I'm mixed on this, as I don't think it's terrible that people should get to profit some from mods if they so choose, but there's definitely a lot of issues that need to be resolved. Hopefully Valve will work to improve this (much as they did for Greenlight, which had similar major issues and was improved).
Weirdly, I'm not the biggest Valve fan to begin with (and that extends to their games themselves), and I certainly don't like everything they've done with Steam, but overall I think they've done a pretty decent job of handling quite a few issues (although there's still plenty they could and I think need to improve), so I'm not really agreeing that this is just greedy money-grabbing on their part. There's quite a few people who seem to see every change to Steam as a step in the conspiracy for them to take total control over PC gaming, although there are issues with the amount of control they do have.
At this point, and I'm not saying people shouldn't be highly critical (in fact I think they should, just as I've felt people have every right to be critical in general, which has led to ridiculous attitudes in the console forum anytime a game gets criticized), but gaming in general you just have to know that its going to have issues upon release. Good companies work to fix the issues, and in my opinion Valve has done a reasonably acceptable job of doing that, and I'm hoping they continue to do so.

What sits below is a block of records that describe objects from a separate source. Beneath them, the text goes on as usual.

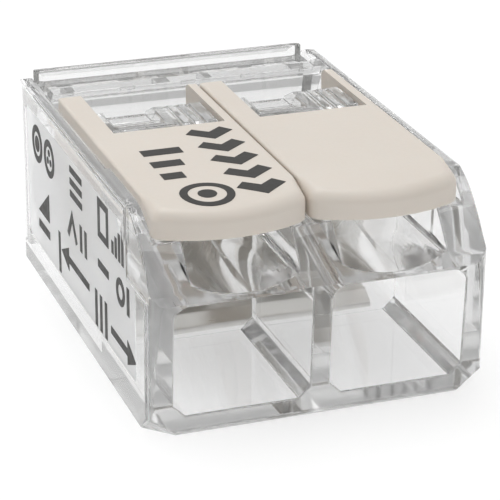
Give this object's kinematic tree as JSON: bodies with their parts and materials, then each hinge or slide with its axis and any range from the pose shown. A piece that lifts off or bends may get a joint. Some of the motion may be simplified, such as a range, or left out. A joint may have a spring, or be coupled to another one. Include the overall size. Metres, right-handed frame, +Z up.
{
  "type": "lever wire connector",
  "caption": "Clear splicing connector: two conductor entries side by side, each clamped by a leaf spring that a beige flip-up lever opens.",
  "frame": {"origin": "middle of the footprint on the resting face", "axes": "+X to the right seen from the conductor entries, +Y from the entries to the rear cover, +Z up through the levers"},
  "size_m": [0.0132, 0.0186, 0.0083],
  "materials": {
    "clear_housing": "clear polished polycarbonate",
    "clear_cover": "clear polished polycarbonate",
    "tinned_copper": "tin-plated copper",
    "spring_steel": "stainless spring strip",
    "lever_beige": "satin moulded, warm beige"
  },
  "bodies": {
    "connector_body": {"housing": "clear_housing", "rear_cover": "clear_cover", "busbar": "tinned_copper", "clamp_spring_left": "spring_steel", "clamp_spring_right": "spring_steel"},
    "lever_left": {"lever_left": "lever_beige"},
    "lever_right": {"lever_right": "lever_beige"}
  },
  "joints": [
    {"name": "lever_left_hinge", "type": "hinge", "parent": "connector_body", "child": "lever_left", "pos_m": [-0.00297, 0.0019, 0.0048], "axis": [-1, 0, 0], "range_deg": [0, 90], "deforming": ["clamp_spring_left"]},
    {"name": "lever_right_hinge", "type": "hinge", "parent": "connector_body", "child": "lever_right", "pos_m": [0.00297, 0.0019, 0.0048], "axis": [-1, 0, 0], "range_deg": [0, 90], "deforming": ["clamp_spring_right"]}
  ]
}
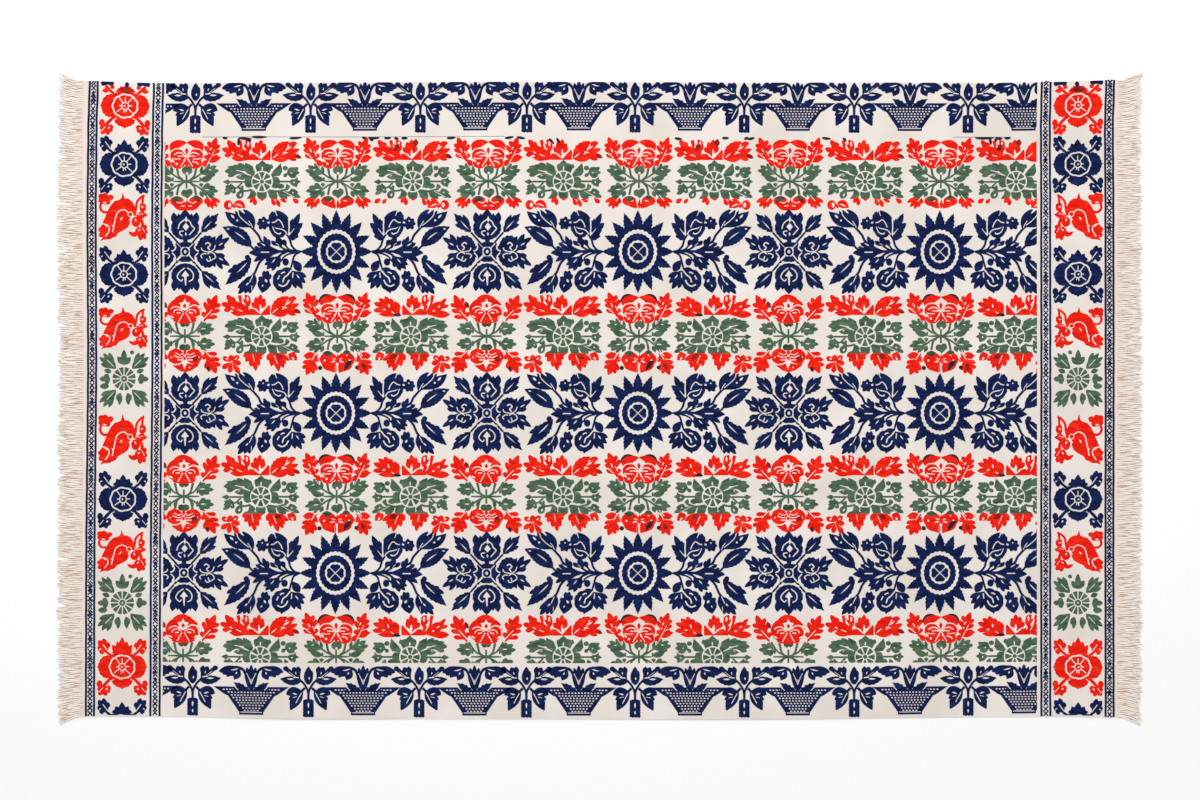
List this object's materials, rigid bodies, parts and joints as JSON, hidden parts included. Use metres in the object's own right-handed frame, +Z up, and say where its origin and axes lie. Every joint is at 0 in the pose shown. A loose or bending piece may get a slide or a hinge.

Definitely the revenue share needs to be adjusted, 25% is way too low. I could maybe see it if companies were doing a lot to help the modding community, which I don't think Bethesda has (they've pretty much just made it reasonably easy to mod, which sadly is a big improvement over most games now where companies are more actively trying to limit if not outright ban mods).
I'm also a little baffled why people are surprised over Skyrim being the start of this. It's a very popular and fairly cheap game that is both known nearly as much for the mods as the game itself, and the mods have kept it (and other Elder Scrolls games) interesting far past their release dates. Seems like the perfect game to try this.
I think Valve just didn't think this through properly. My guess is Bethesda contacted them about it and Valve figured they had most of what is needed to make it happen in place, and figured it would actually be positive for people as modders get paid, and it would give people extra incentive to mod (and try to improve mods) which would then benefit people playing the games. But they didn't do due diligence on all the issues. We'll see how it turns out and if they're willing or even can mitigate some of the bigger ones enough to make this positive.
OMG the last paragraph in that reddit post...
Real-time update - I was just contacted by Valve's lawyer. He stated that they will not remove the content unless "legally compelled to do so", and that they will make the file visible only to currently paid users. I am beside myself with anger right now as they try to tell me what I can do with my own content. The copyright situation with Art of the Catch is shades of grey, but in Arissa 2.0's case, it's black and white; that's 100% mine and Griefmyst's work, and I should be able to dictate its distribution if I so choose. Unbelievable.
I can't wait for someone to sue over this. One has to wonder if this really wasn't some half baked scheme to just destroy the modding community.
While that sounds bad, you have to understand Valve likely is just aping the policies of most sites that host content created by other people and that their policies are actually there to try to keep content from being taken down for frivolous reasons (although if it's a large business able to threaten lawsuits then they have more power to get content taken down). But it does present major problems as a lot of people make content and then people steal it and post elsewhere. But maybe it is different as generally other sites do take things down without official legal representation when provided with enough proof.
I think the issue here is the weird area in that people paid money for that content so from Valve's point of view they're trying to protect them (wasn't there a big fuss about a company pulling their game and it getting removed from people's accounts, that could have setup a policy about similar that's being applied here), hence them requiring legal compulsion.